→ Work to do: Below this line is the material. Write out only its lines from the one containing "obj.matrix_world = world" through the one containing "GRID_MARGIN = 5.0", both kept, exactly.

* Begin Information provided *

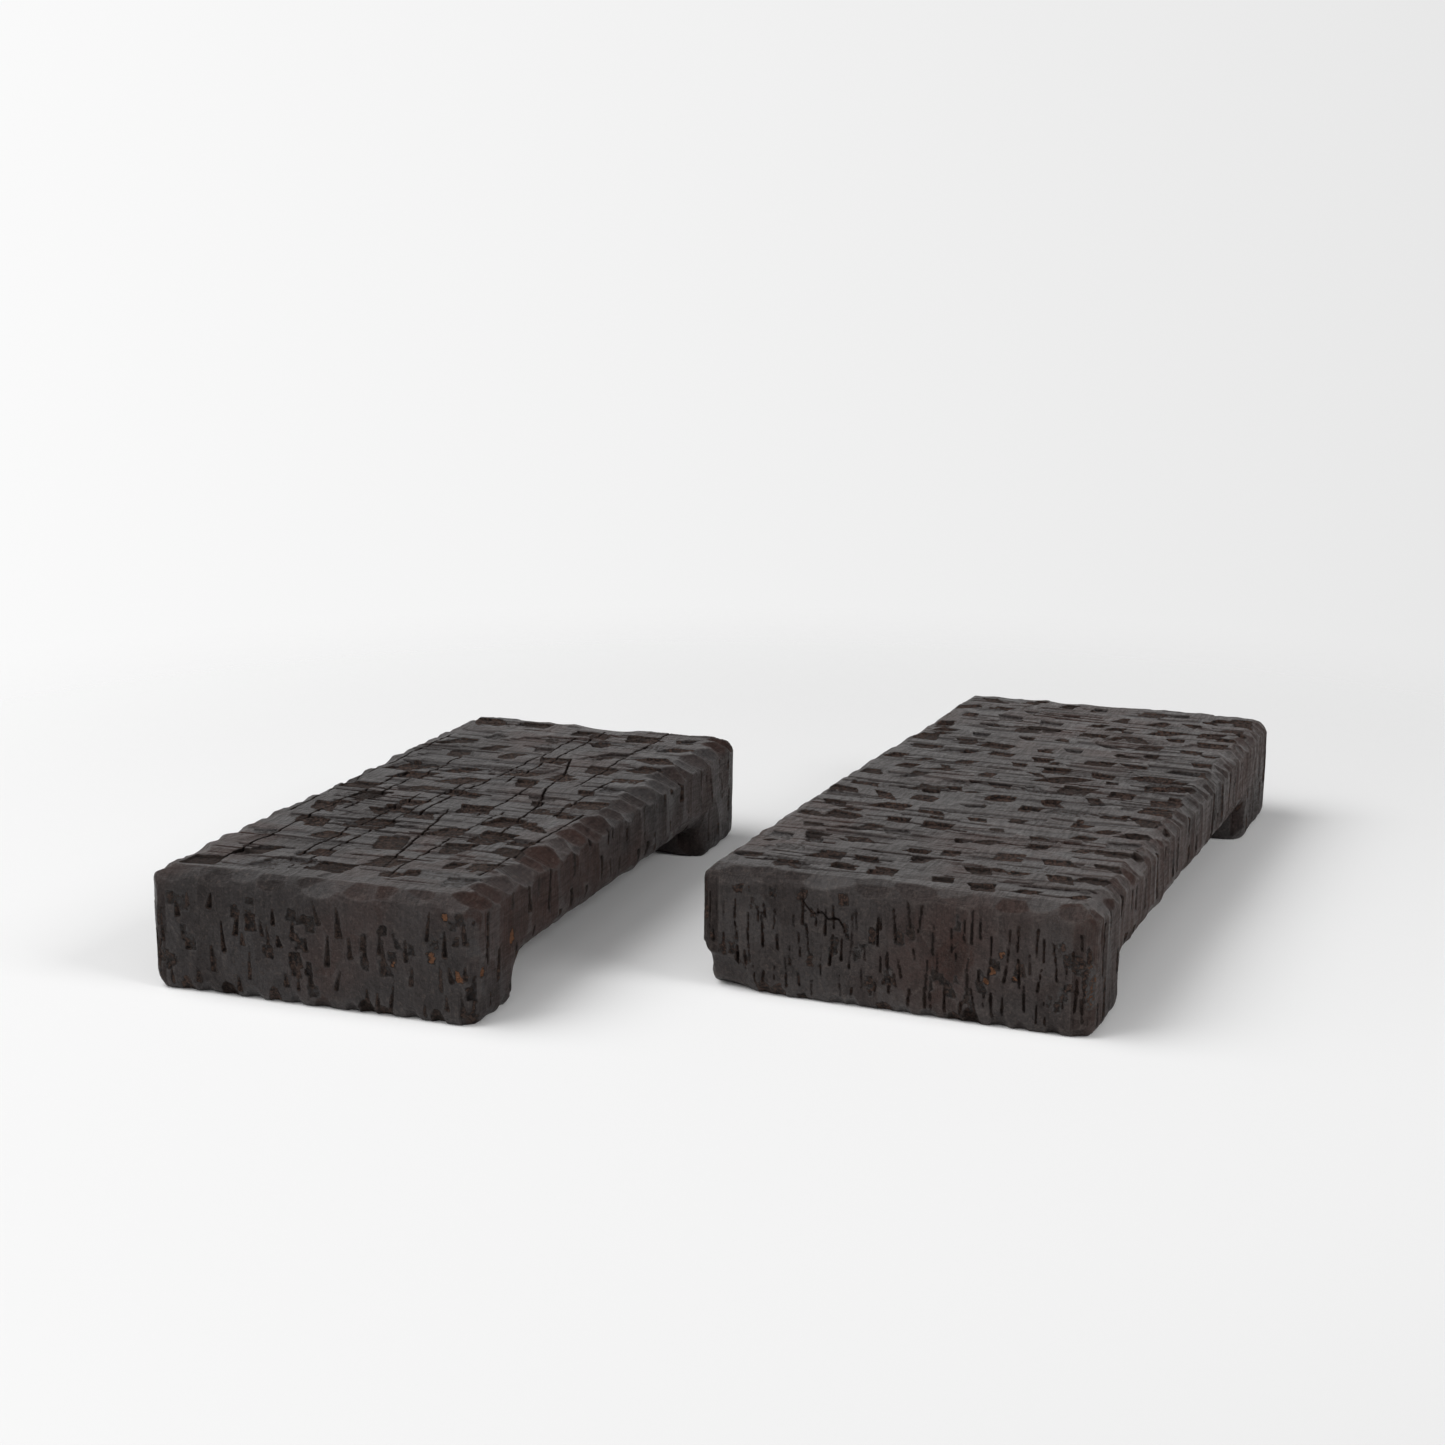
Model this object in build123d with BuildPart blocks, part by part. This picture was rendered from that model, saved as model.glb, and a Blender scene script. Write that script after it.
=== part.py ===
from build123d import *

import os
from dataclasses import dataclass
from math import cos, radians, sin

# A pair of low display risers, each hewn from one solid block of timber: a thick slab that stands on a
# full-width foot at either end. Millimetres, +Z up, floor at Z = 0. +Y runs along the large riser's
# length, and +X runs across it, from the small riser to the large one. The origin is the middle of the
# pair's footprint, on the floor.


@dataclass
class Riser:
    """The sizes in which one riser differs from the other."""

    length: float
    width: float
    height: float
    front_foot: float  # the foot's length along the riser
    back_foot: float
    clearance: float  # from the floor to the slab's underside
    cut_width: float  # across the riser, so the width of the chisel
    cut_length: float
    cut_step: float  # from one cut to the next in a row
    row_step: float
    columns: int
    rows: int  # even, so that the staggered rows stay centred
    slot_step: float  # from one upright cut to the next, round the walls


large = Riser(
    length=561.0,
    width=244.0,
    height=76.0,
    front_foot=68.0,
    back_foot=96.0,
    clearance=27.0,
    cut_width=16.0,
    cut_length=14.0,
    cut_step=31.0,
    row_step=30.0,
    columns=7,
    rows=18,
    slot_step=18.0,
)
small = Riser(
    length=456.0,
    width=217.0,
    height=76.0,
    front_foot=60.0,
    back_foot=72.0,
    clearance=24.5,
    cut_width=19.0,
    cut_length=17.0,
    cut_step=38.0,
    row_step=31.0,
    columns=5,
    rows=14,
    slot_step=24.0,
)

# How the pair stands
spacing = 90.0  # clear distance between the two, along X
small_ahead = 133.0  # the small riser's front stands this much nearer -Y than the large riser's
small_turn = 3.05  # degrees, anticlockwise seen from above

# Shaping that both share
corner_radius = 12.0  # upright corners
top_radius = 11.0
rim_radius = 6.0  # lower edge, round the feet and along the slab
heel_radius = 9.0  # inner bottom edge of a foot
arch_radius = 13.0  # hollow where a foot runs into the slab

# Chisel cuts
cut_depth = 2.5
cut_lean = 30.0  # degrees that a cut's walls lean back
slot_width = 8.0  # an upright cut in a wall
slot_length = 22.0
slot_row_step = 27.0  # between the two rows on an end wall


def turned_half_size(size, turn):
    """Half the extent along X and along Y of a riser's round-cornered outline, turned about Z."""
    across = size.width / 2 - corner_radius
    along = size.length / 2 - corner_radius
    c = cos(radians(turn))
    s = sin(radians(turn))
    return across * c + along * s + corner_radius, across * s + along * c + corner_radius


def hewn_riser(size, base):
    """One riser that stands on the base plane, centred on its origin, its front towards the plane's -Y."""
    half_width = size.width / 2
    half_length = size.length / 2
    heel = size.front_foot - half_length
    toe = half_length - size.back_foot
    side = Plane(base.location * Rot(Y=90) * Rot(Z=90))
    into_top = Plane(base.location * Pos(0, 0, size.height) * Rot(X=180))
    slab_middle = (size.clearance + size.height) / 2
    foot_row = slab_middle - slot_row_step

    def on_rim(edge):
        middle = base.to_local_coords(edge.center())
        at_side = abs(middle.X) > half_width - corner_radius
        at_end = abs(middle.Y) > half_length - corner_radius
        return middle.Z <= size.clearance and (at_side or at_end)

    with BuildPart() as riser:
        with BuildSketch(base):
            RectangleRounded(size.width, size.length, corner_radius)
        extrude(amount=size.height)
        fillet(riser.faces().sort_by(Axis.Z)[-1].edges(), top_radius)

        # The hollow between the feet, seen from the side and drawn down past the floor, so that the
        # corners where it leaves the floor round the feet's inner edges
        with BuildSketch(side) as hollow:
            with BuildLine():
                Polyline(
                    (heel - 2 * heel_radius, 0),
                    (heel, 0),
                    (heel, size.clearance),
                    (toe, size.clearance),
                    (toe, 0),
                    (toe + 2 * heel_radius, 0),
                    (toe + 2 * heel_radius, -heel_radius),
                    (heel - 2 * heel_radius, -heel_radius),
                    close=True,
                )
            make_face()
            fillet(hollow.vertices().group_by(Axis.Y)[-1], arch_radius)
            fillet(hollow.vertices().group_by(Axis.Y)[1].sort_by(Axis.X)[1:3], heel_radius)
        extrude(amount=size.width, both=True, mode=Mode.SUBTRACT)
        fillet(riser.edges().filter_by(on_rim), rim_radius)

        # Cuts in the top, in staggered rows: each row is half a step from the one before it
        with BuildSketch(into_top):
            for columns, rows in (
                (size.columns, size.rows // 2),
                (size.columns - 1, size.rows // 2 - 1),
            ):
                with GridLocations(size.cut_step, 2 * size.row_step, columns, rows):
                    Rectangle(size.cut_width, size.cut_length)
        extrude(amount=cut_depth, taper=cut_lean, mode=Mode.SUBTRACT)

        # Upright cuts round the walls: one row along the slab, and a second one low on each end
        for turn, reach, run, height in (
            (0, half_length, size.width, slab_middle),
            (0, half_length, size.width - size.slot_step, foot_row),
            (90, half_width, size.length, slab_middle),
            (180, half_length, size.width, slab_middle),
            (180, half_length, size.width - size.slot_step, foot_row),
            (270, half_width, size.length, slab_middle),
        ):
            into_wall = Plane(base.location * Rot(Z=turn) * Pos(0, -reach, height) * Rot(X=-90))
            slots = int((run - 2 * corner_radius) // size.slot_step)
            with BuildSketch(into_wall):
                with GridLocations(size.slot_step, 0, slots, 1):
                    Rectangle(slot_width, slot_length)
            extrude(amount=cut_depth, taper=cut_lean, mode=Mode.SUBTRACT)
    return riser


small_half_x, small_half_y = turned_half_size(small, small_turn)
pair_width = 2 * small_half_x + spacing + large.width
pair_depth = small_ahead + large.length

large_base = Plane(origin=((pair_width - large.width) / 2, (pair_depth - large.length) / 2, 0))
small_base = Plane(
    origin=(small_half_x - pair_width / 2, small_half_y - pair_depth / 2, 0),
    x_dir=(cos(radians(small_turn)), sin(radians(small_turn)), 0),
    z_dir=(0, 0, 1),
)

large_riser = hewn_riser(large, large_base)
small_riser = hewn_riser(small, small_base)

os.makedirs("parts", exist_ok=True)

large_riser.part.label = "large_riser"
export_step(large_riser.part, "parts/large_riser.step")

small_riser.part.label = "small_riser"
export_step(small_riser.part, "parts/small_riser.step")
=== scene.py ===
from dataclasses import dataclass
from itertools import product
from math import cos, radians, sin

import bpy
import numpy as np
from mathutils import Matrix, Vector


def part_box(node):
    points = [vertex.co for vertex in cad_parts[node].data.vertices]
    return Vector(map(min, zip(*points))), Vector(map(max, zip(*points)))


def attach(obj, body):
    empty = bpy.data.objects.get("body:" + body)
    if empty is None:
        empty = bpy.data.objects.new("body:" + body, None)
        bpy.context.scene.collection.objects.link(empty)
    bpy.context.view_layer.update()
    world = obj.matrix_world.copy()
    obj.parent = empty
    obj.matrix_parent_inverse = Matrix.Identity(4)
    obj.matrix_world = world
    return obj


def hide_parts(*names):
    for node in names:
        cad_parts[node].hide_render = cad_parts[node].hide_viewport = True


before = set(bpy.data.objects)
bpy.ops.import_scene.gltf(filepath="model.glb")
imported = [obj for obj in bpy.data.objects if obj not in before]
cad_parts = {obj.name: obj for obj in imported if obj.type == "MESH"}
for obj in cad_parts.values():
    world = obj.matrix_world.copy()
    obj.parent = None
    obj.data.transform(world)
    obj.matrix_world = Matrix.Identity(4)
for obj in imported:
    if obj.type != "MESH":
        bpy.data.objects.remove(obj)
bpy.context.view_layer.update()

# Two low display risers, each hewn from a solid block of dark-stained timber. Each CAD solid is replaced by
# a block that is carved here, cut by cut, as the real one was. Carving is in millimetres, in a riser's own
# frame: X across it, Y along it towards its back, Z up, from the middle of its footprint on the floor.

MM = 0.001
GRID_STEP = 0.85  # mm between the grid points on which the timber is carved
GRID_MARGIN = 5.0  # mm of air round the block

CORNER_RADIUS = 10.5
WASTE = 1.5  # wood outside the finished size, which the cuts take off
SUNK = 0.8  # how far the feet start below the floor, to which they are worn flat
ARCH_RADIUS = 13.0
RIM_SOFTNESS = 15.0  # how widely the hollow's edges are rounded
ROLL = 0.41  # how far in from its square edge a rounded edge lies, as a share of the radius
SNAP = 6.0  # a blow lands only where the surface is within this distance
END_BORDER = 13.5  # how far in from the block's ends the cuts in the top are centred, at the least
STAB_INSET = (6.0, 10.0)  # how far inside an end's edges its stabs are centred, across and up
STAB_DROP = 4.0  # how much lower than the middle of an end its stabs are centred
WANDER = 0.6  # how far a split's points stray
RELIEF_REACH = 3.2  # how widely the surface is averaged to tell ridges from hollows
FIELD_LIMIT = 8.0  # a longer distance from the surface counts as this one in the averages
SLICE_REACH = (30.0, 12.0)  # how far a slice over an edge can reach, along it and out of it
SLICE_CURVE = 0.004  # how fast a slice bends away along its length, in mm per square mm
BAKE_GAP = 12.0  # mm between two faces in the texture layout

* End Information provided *

→ Reply:
    obj.matrix_world = world
    return obj


def hide_parts(*names):
    for node in names:
        cad_parts[node].hide_render = cad_parts[node].hide_viewport = True


before = set(bpy.data.objects)
bpy.ops.import_scene.gltf(filepath="model.glb")
imported = [obj for obj in bpy.data.objects if obj not in before]
cad_parts = {obj.name: obj for obj in imported if obj.type == "MESH"}
for obj in cad_parts.values():
    world = obj.matrix_world.copy()
    obj.parent = None
    obj.data.transform(world)
    obj.matrix_world = Matrix.Identity(4)
for obj in imported:
    if obj.type != "MESH":
        bpy.data.objects.remove(obj)
bpy.context.view_layer.update()

# Two low display risers, each hewn from a solid block of dark-stained timber. Each CAD solid is replaced by
# a block that is carved here, cut by cut, as the real one was. Carving is in millimetres, in a riser's own
# frame: X across it, Y along it towards its back, Z up, from the middle of its footprint on the floor.

MM = 0.001
GRID_STEP = 0.85  # mm between the grid points on which the timber is carved
GRID_MARGIN = 5.0  # mm of air round the block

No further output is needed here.